Required work. From the line with "at every lug" to the line with "obj.matrix_world = Matrix.Identity(4)", both lines included, set down exactly those lines, please, and no others.

Input material.
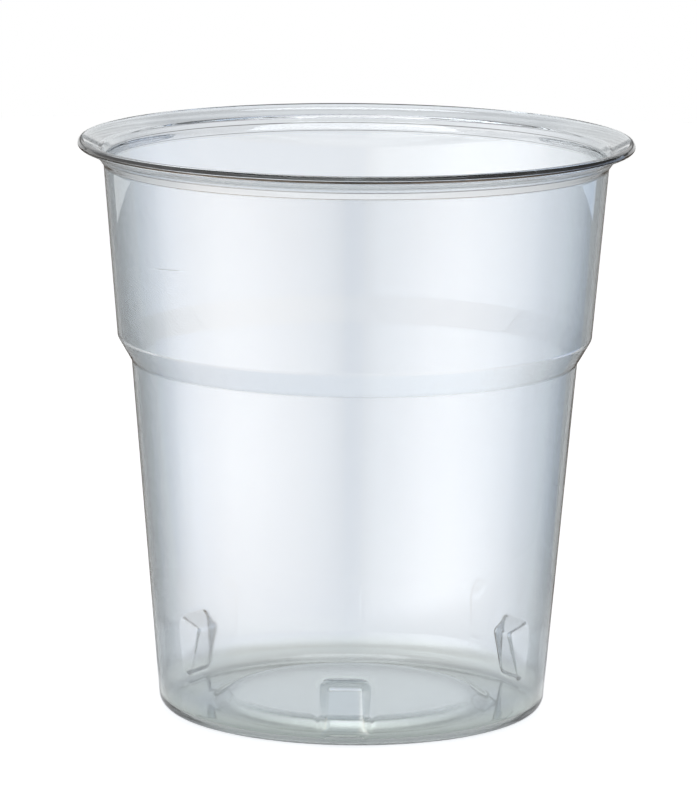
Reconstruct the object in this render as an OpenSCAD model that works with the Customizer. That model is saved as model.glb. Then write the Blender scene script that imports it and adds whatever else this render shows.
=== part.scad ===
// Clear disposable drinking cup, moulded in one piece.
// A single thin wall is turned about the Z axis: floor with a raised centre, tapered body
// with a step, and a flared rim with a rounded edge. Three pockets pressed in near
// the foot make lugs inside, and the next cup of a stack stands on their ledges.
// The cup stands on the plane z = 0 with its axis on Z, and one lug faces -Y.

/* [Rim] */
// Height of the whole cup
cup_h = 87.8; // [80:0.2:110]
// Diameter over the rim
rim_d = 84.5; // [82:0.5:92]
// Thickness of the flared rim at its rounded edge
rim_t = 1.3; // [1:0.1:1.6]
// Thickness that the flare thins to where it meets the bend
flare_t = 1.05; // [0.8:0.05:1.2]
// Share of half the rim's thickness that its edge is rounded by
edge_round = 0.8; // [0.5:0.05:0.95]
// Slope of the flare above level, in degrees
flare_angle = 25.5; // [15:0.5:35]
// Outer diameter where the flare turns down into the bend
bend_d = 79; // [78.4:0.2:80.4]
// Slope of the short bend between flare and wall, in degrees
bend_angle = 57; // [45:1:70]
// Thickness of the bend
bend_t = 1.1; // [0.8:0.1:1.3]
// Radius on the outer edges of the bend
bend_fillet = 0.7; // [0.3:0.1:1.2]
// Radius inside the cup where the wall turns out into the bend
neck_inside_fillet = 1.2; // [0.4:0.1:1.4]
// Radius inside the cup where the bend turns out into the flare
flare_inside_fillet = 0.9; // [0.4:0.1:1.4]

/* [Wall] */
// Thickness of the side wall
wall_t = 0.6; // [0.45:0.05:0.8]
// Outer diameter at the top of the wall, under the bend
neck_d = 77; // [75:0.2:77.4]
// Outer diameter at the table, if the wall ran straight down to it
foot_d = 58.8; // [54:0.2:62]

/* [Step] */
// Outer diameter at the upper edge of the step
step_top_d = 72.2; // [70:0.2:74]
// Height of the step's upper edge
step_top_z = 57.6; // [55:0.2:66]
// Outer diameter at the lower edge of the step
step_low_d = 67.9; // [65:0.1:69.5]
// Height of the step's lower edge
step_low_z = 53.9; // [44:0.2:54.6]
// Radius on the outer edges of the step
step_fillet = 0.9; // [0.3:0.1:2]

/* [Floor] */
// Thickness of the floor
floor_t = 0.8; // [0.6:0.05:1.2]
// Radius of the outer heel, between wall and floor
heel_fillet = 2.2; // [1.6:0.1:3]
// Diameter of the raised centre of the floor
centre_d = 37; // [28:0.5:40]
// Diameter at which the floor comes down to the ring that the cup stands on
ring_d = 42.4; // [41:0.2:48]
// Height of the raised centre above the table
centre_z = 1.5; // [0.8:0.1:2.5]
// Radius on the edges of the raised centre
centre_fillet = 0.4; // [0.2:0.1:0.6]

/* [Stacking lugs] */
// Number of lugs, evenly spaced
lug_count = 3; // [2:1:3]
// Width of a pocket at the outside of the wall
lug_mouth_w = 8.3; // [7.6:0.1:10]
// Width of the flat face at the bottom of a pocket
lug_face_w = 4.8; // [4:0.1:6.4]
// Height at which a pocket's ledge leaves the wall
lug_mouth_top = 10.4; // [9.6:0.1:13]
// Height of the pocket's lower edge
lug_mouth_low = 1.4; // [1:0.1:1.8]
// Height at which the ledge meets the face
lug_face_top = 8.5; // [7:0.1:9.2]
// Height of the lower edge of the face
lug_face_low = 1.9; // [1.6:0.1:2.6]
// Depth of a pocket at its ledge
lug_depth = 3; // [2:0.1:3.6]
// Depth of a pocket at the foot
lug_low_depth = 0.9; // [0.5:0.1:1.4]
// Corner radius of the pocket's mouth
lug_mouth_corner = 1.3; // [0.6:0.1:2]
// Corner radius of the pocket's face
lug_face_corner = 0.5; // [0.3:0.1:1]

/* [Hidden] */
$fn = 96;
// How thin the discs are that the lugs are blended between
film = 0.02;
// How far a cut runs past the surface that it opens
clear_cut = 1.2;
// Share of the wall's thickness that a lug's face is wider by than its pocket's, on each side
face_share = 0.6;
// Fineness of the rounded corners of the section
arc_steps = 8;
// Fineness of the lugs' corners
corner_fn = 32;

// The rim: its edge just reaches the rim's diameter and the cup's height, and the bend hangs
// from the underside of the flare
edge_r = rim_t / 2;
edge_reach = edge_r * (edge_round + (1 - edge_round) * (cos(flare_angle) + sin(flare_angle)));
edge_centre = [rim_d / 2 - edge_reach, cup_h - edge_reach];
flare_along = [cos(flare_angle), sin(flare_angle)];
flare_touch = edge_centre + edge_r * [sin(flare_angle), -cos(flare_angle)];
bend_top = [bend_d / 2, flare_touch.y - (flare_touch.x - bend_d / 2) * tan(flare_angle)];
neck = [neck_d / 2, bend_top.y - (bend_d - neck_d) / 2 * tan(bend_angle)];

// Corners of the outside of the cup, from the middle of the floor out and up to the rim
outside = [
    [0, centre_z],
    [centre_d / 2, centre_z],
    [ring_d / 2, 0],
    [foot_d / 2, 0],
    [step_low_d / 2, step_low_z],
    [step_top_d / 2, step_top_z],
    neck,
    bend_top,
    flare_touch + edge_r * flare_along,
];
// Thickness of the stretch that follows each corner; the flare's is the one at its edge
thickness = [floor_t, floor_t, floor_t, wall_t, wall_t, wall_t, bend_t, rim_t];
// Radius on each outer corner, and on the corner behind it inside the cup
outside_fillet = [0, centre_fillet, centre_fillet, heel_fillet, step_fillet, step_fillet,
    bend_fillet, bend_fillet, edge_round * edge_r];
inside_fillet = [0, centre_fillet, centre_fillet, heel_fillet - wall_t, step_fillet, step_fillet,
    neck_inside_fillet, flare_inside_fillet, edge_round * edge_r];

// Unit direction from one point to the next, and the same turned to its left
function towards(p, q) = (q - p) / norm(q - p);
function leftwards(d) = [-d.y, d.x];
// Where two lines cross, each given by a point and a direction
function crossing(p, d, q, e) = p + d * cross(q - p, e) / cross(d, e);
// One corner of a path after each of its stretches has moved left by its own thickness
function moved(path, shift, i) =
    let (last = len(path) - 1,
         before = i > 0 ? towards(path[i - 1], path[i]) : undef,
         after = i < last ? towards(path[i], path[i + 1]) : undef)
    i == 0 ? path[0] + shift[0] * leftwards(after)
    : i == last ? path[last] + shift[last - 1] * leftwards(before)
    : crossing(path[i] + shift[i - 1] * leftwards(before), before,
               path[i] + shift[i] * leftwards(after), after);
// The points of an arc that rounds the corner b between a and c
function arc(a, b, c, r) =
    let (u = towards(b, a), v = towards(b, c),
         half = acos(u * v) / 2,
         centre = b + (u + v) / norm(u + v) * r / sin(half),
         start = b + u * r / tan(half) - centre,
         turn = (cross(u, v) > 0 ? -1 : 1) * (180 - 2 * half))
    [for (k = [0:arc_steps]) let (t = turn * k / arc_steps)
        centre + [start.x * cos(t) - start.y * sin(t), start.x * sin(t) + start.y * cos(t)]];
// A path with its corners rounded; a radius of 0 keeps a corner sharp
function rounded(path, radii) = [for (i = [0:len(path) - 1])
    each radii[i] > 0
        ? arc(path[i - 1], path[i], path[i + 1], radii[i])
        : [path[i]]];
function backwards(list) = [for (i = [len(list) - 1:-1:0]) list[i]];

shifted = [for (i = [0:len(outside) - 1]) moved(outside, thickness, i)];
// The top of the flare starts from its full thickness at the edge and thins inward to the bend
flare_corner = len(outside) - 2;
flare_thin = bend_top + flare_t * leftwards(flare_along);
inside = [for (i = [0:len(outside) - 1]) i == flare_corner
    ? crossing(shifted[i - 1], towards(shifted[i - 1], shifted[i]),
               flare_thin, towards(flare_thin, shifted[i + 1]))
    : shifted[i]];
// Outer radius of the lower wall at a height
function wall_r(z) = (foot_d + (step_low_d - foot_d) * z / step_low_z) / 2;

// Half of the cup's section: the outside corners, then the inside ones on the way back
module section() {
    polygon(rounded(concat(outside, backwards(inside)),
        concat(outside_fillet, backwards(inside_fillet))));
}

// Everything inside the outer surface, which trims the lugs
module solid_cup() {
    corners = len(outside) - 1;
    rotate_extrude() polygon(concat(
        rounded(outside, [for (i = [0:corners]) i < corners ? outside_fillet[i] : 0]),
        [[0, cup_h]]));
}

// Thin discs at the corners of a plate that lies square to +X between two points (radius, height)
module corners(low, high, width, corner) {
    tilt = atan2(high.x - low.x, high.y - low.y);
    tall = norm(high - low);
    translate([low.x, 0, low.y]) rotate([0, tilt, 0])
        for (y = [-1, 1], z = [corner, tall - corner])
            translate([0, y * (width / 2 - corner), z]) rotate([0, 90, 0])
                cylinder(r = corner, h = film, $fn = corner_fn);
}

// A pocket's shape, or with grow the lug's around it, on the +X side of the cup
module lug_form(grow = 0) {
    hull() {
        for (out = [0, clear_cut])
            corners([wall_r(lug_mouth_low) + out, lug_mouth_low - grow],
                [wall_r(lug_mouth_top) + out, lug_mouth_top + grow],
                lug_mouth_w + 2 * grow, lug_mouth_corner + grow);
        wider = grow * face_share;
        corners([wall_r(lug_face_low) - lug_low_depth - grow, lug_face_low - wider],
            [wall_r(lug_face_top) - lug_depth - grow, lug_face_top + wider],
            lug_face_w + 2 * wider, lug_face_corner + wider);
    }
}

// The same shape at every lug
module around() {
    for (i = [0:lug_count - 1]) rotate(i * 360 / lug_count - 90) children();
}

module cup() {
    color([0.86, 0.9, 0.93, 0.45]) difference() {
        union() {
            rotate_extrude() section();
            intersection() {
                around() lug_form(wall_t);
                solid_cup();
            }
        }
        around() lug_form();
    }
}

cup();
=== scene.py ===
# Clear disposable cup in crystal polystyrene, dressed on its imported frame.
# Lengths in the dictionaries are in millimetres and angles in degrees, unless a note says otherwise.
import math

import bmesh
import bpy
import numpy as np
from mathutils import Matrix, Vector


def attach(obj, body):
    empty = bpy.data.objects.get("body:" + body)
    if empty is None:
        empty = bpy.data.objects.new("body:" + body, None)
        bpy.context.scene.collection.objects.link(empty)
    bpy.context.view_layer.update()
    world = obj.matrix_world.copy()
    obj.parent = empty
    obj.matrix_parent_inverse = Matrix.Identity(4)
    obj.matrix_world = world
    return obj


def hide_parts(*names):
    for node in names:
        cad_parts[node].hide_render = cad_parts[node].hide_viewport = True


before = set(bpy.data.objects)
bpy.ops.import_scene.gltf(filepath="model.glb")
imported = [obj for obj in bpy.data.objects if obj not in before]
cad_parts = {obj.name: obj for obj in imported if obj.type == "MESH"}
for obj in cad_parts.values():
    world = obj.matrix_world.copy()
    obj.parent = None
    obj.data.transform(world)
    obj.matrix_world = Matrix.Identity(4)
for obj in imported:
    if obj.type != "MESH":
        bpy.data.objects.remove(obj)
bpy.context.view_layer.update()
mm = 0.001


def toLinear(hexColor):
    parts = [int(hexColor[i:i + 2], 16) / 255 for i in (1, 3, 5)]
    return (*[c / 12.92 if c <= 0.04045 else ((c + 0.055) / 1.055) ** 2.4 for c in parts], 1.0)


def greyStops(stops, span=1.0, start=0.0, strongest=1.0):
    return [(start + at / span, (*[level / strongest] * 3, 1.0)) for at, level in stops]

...

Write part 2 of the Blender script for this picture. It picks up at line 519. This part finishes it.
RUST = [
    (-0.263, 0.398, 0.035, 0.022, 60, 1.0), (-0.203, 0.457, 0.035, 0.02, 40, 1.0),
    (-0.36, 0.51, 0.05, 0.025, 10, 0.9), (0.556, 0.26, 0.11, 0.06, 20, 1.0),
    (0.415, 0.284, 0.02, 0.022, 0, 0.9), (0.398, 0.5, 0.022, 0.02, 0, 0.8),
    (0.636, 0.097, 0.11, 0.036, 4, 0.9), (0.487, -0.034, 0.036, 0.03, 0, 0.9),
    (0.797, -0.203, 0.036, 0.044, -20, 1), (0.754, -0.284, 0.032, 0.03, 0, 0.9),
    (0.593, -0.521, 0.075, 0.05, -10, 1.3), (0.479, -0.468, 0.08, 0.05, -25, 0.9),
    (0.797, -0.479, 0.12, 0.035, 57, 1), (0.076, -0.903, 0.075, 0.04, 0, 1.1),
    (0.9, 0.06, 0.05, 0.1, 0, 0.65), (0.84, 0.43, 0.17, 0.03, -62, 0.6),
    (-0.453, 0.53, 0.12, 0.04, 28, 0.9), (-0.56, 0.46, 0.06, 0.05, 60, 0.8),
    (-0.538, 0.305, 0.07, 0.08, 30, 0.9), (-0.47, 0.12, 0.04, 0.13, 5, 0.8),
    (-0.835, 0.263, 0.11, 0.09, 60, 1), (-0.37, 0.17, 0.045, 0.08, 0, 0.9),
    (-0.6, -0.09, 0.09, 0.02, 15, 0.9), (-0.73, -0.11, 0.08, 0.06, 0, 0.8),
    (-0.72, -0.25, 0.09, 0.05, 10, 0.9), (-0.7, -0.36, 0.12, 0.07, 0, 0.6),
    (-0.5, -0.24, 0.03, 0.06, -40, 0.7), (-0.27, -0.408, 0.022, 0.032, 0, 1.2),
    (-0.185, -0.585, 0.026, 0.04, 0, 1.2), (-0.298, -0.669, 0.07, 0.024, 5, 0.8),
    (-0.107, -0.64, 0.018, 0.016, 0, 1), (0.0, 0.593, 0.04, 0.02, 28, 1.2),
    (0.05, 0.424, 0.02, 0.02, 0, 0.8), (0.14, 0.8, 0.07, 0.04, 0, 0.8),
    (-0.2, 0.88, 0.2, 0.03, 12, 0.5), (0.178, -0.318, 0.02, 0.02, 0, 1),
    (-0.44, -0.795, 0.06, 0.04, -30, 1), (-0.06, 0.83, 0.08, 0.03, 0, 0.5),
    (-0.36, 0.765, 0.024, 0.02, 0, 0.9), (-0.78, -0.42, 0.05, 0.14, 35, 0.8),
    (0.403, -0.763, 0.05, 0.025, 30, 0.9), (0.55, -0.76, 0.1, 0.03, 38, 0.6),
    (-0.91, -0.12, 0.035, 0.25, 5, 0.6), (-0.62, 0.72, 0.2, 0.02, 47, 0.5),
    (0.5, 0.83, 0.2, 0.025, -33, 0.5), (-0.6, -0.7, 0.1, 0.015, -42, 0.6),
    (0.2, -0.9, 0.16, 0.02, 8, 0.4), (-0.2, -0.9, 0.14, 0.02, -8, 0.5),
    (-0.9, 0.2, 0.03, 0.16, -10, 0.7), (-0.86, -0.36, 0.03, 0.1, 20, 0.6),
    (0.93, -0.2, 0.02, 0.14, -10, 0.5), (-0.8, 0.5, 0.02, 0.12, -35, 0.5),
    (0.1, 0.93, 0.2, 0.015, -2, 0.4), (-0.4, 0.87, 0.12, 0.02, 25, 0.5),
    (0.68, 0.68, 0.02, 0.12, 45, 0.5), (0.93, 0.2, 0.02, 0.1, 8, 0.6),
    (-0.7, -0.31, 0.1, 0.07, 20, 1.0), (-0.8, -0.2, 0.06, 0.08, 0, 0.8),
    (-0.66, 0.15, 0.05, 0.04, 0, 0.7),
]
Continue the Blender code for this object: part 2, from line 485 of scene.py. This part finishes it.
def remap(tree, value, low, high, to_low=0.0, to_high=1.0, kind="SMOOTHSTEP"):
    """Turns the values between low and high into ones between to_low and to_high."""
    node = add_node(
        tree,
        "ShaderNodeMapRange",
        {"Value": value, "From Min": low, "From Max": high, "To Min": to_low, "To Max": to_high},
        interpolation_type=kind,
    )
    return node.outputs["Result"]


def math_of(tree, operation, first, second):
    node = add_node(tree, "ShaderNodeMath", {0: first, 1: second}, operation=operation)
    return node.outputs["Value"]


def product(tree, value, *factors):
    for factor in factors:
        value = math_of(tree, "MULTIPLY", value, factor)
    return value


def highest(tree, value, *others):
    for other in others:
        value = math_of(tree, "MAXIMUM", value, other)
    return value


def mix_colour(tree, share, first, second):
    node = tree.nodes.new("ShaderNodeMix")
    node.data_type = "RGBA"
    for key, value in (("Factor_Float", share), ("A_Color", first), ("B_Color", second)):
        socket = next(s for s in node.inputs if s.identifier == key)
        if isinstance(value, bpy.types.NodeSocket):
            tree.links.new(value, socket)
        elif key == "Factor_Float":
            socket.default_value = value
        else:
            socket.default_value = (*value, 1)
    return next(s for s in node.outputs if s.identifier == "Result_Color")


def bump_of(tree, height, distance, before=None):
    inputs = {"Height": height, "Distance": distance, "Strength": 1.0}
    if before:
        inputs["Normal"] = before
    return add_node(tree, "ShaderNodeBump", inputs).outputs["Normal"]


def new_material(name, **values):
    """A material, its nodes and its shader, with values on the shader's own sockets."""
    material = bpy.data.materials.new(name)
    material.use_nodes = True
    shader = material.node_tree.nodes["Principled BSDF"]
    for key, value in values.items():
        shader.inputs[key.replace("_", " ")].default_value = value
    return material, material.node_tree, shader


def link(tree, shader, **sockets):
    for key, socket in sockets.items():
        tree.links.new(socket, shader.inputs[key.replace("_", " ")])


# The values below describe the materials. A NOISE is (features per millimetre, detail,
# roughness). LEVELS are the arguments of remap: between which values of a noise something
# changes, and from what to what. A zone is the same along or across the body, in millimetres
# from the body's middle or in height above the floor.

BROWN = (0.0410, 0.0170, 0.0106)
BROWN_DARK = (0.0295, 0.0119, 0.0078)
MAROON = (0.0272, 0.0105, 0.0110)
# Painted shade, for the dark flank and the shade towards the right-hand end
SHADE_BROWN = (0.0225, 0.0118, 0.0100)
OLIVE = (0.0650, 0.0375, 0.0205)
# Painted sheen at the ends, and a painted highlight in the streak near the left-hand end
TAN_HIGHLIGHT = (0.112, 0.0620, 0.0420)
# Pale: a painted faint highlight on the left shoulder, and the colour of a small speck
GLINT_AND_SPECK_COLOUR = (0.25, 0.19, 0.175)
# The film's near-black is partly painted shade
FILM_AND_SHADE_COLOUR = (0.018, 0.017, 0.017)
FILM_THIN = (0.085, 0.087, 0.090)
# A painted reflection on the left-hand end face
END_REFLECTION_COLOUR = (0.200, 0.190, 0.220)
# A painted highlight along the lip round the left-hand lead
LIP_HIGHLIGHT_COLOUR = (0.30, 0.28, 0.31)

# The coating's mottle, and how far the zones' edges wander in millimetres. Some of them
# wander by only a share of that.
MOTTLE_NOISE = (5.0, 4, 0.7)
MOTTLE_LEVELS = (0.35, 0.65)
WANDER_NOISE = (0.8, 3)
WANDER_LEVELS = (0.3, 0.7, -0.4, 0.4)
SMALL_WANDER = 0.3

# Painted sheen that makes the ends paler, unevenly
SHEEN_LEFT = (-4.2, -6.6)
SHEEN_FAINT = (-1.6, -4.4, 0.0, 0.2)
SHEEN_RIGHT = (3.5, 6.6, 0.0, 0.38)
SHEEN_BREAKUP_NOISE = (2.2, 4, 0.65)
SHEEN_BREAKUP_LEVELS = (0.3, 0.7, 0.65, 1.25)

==

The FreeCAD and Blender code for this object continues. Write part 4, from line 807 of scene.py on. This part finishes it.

Response below.
// The same shape at every lug
module around() {
    for (i = [0:lug_count - 1]) rotate(i * 360 / lug_count - 90) children();
}

module cup() {
    color([0.86, 0.9, 0.93, 0.45]) difference() {
        union() {
            rotate_extrude() section();
            intersection() {
                around() lug_form(wall_t);
                solid_cup();
            }
        }
        around() lug_form();
    }
}

cup();
=== scene.py ===
# Clear disposable cup in crystal polystyrene, dressed on its imported frame.
# Lengths in the dictionaries are in millimetres and angles in degrees, unless a note says otherwise.
import math

import bmesh
import bpy
import numpy as np
from mathutils import Matrix, Vector


def attach(obj, body):
    empty = bpy.data.objects.get("body:" + body)
    if empty is None:
        empty = bpy.data.objects.new("body:" + body, None)
        bpy.context.scene.collection.objects.link(empty)
    bpy.context.view_layer.update()
    world = obj.matrix_world.copy()
    obj.parent = empty
    obj.matrix_parent_inverse = Matrix.Identity(4)
    obj.matrix_world = world
    return obj


def hide_parts(*names):
    for node in names:
        cad_parts[node].hide_render = cad_parts[node].hide_viewport = True


before = set(bpy.data.objects)
bpy.ops.import_scene.gltf(filepath="model.glb")
imported = [obj for obj in bpy.data.objects if obj not in before]
cad_parts = {obj.name: obj for obj in imported if obj.type == "MESH"}
for obj in cad_parts.values():
    world = obj.matrix_world.copy()
    obj.parent = None
    obj.data.transform(world)
    obj.matrix_world = Matrix.Identity(4)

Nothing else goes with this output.